Exploiting Temporal-Spatial Characteristics for Function Scheduling in Serverless Computing

Serverless computing is an emerging function-centric cloud computing paradigm. It exposes a high-level function abstraction for users to write and deploy applications on cloud computing platforms. Serverless computing allocates resources based on the granulation of functions. Function scheduling is critical to function performance. It faces two difficulties, which are large problem space and high dynamism. Existing schedulers for serverless computing use a first-come-first-serve (FCFS) algorithm, which has head-of-line blocking and results in long function completion time. In order to highly utilize system resources and reduce function completion time, it is important to study the problem of function scheduling in serverless computing.
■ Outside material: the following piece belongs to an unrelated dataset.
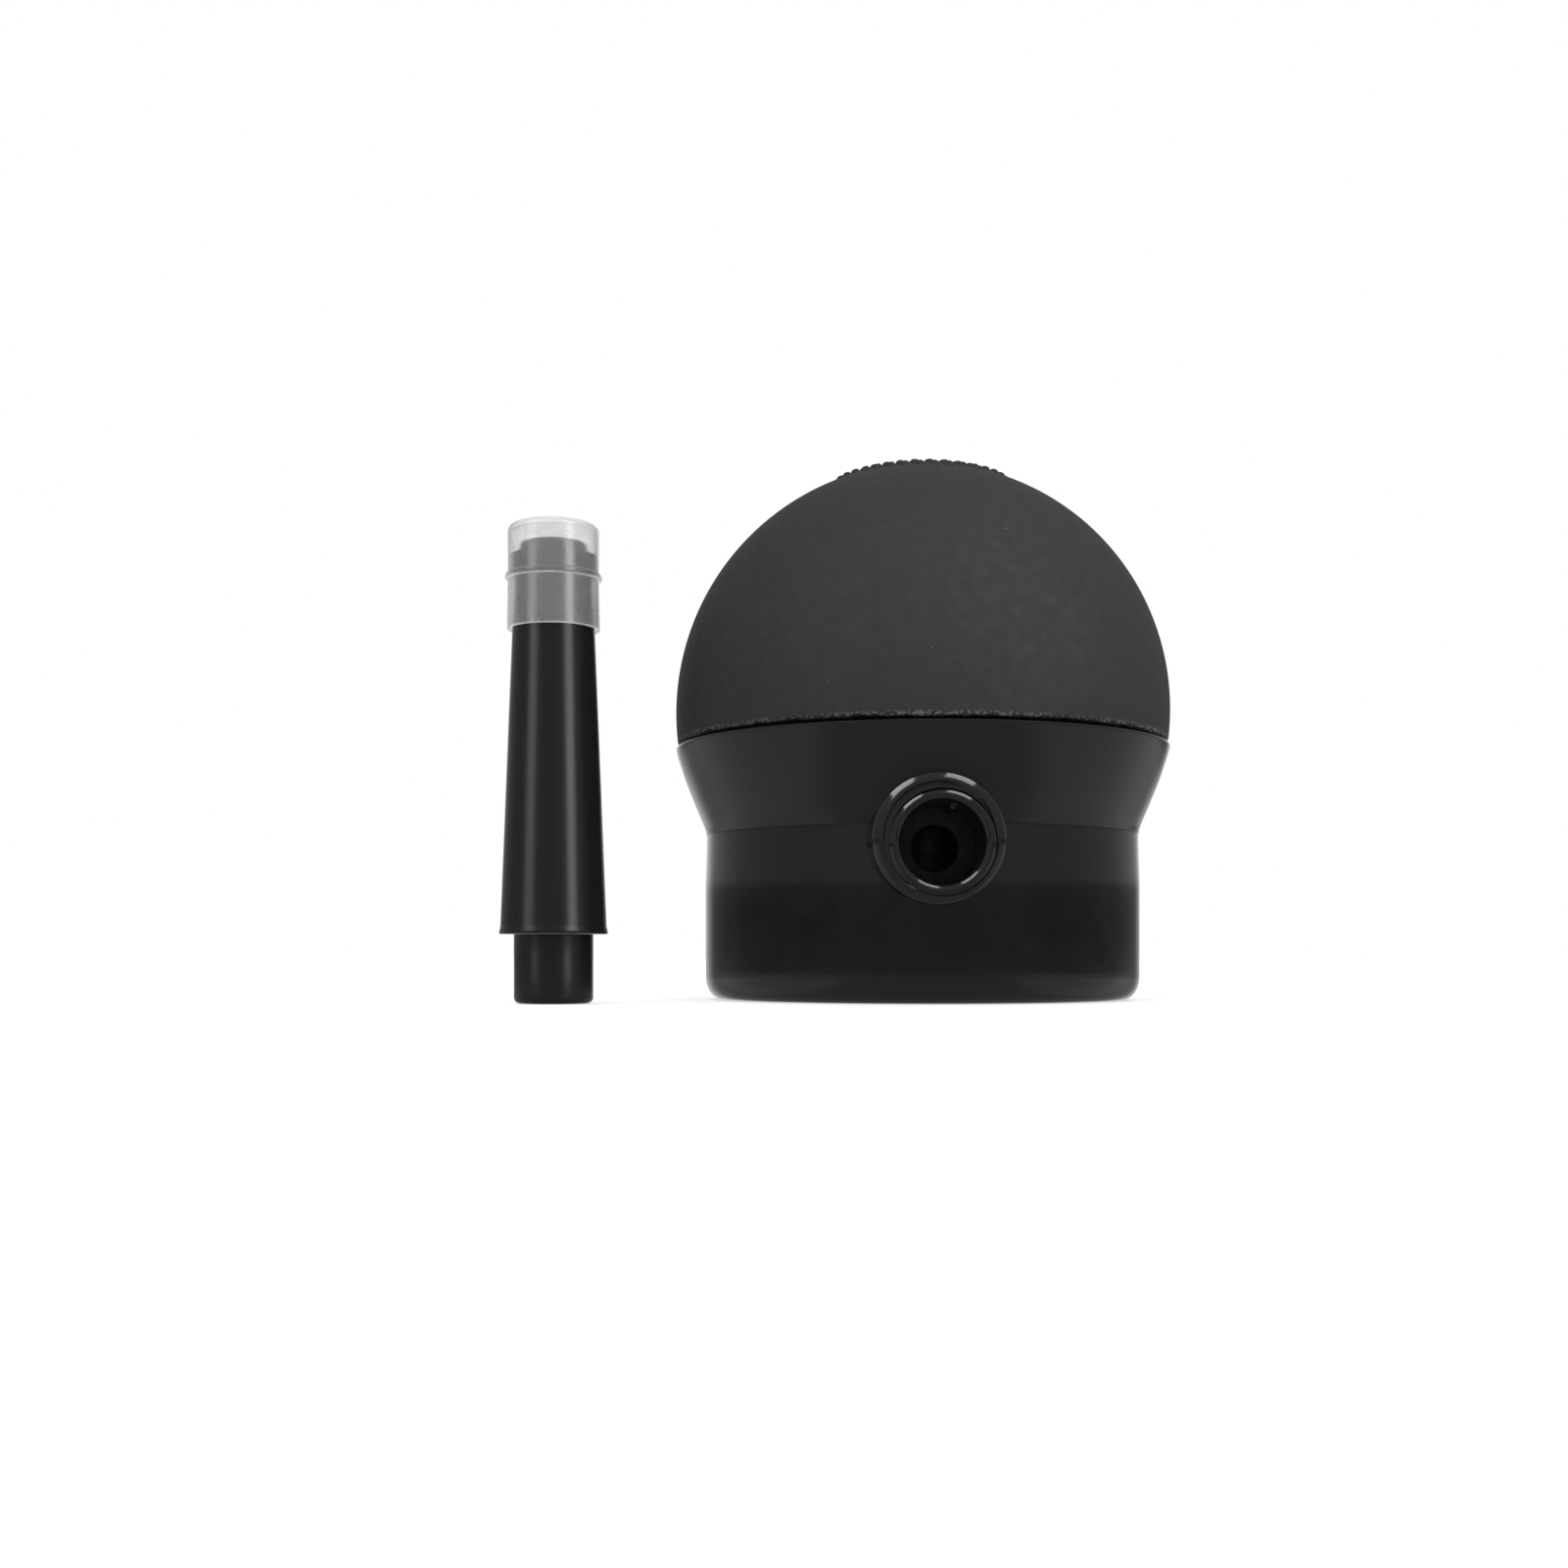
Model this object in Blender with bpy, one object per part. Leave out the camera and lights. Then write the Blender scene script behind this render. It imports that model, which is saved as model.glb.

First, we analyze the problem of function scheduling in serverless computing, and identify two factors that affect function completion time, which are queueing time, start time and execution time. Based on the analysis, we propose a mathematical model to formalize the problem of function scheduling in serverless computing. Second, we propose a scheduling algorithm, called FuncSched, based on temporal-spatial characterstics for serverless computing. The algorithm considers function execution time and function start time in the time dimension, and function resource consumption in the space dimension. Finally, we implement a system prototype, and evaluate it with real-world serverless computing workload datasets. Experimental results show that the proposed algorithm can effectively reduce average function completion time, thus effectively improving function execution efficiency in serverless computing.